The words centrally planned economy have been thrown around a lot of late and refer to the way in which our economies are being managed and interfered with by government and central bankers during the crisis. If you have followed my rantings in the past you would be aware by now that governments of all the big economies in the world have been having proverbial money fights and seeing just who can pump more money into their economy in order to give it a jump start.
In economics, theorists often refer to incentive as the root of all things economics. As rational human beings we generally only engage in activities of commercial nature if there is an incentive for us to do so. Currently central bankers see an incentive in pumping money into their economies. Print money – flush it into the economy via asset purchases and the banking system and let it roll around and therefore stimulate economic activity (through the process of osmosis I guess) and encourage GDP growth.
Another factor in one’s incentive to pump your economy full off freshly printed money is to create inflation. As I have discussed before when there is a high level of inflation in the economy it does you no good as an individual to have savings in the bank as the relative value or purchasing power of your hard earned cash is eaten away. So rational thought suggests one should invest their cash in assets in order to gain a return that is higher than the rate of inflation and thereby either preserving your money or in best case scenario earning an above inflation return.

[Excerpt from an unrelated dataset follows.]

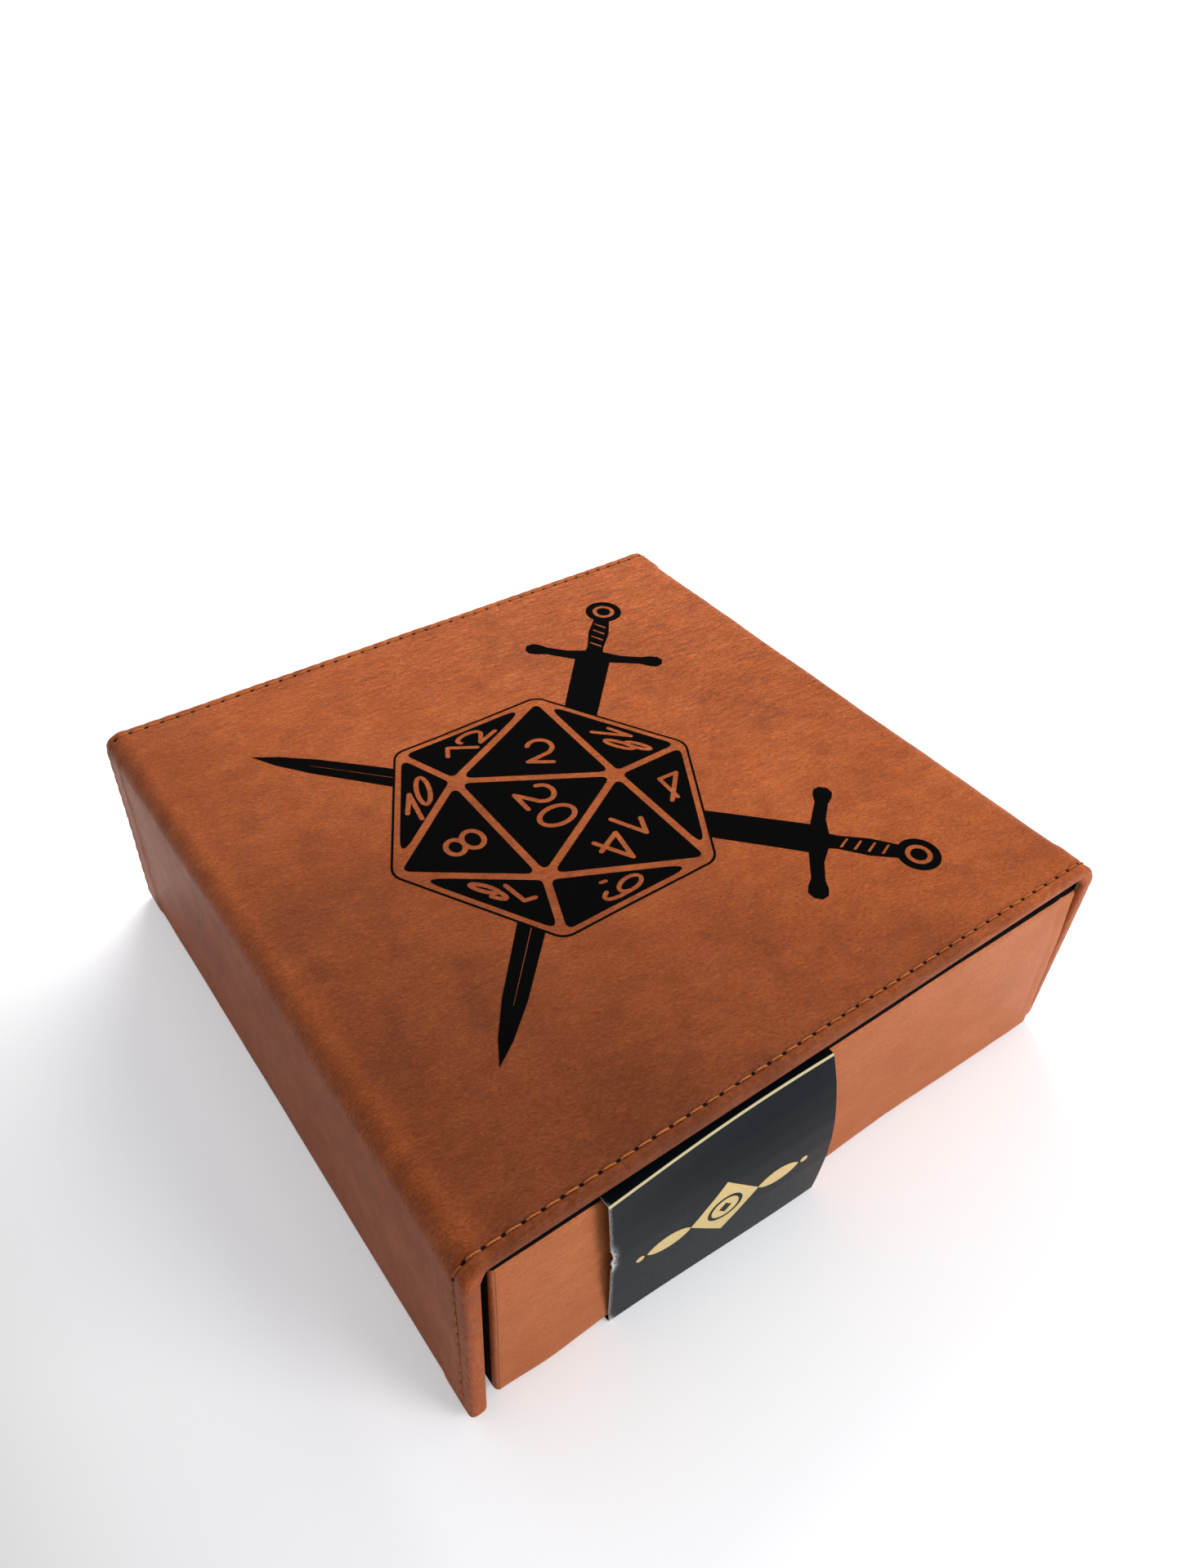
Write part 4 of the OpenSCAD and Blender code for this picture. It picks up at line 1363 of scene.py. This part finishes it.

America places a high value on the stock market and is a very open market for retail customers who all believe in saving for retirement via their 401k through the stock market or invest in their future so to speak. So bearing this in mind perhaps the FED has an incentive to keep the stock market afloat especially this an election year. There is a term amongst traders called the plunge protection team and it generally refers to members of the FED or high-ranking officials making well-timed statements when it looks as if the market is getting a little shaky. The QE or money printing has been going for 2-3 years now and every time it finished and the market started to give it up low and behold a central banker would start talking about another round of fresh stimulus and magically the market would rally there by easing the pain being caused to many over-invested citizens…..voting citizens that is.
It’s not difficult to see how this can all end in tears. A market that is centrally planned by nature is not subject to the healthy and natural business cycles, a synthetic squeeze so to speak is occurring and can have very dangerous consequences in the longer term, but in the short term we will keep dancing till the music stops. If the FED were actually serious about kick-starting growth then they would focus more on how to get that money to businesses who need it to grow and not just depositing it with banks to prop up their balance sheets.
It’s ironic as it almost looks as if Europe is doing their very own plunge protection currently as well. However in reverse, Some of the more senior members of Europe namely Germany look to me to be orchestrating a bit of malaise and stagnation in the political processes for Europe. “Surely not” I hear you cry, but what would be Merkel’s incentive for doing so? Well a weaker single currency for a start would dramatically help her own country, especially as Germany is headed for the polls next year. Economic optimism is not exactly at the highs in Germany and their factory orders and industrial production is still well off the highs ( IP is actually negative currently). With China suffering from somewhat of a slowdown and the rest of Europe also who is Germany going to find to buy its outstanding and efficient products while the Euro is gaining in strength? While the Euro is currently gathering breath around the 1.30-31 mark it has been as low as 1.20 this year. That would have been a good time for German companies and they certainly made hay while the sun shone or didn’t shine to be more accurate.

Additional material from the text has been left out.